Когда после нескольких лет жизни в Лондоне попадаешь на неделю в Париж, поначалу с удивлением чувствуешь, что тебя нигде не замечают. Стоишь перед окошком на почте, или у вокзальной кассы, или у стойки бара и бесплодно ждешь, чтобы на тебя обратили внимание (пока не догадаешься, что французского официанта просто нужно окликнуть словами: «Два пива, месье!»).
Если толкнуть англичанина на улице, если наступить ему на ногу в автобусе или, раздеваясь в кино, задеть его полой плаща, то он, то есть пострадавший, тут же инстинктивно извинится перед вами. Порой говорят, что такая доведенная до автоматизма вежливость безлична, даже неискренна. И все-таки, пожалуй, она лучше, чем инстинктивная грубость.

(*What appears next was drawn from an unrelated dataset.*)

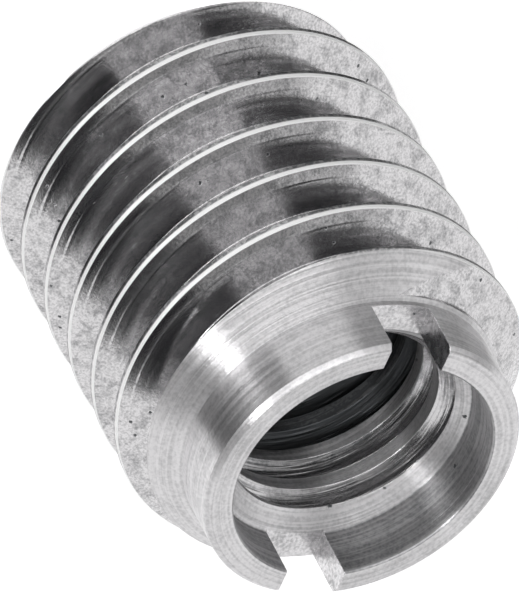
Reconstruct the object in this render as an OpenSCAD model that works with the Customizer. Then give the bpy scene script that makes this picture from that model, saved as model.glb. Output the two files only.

Английская вежливость в своей основе диаметрально противоположна японской. Японец ведет себя в толпе, как солдат, который чувствует себя обязанным отдавать честь не всякому встречному, а лишь тем, кто старше его по званию. Вежливость для него – это вертикальная ось человеческих взаимоотношений, долг перед старшими и вышестоящими. Английская же вежливость проявляет себя как бы не по вертикали, а по горизонтали. Это не бремя долга и не желание произвести благоприятное впечатление на других. Учтивость и предупредительность к окружающим, то есть к незнакомцам, рождает у англичанина чувство удовлетворения, возвышает его не в чужих, а прежде всего в своих собственных глазах.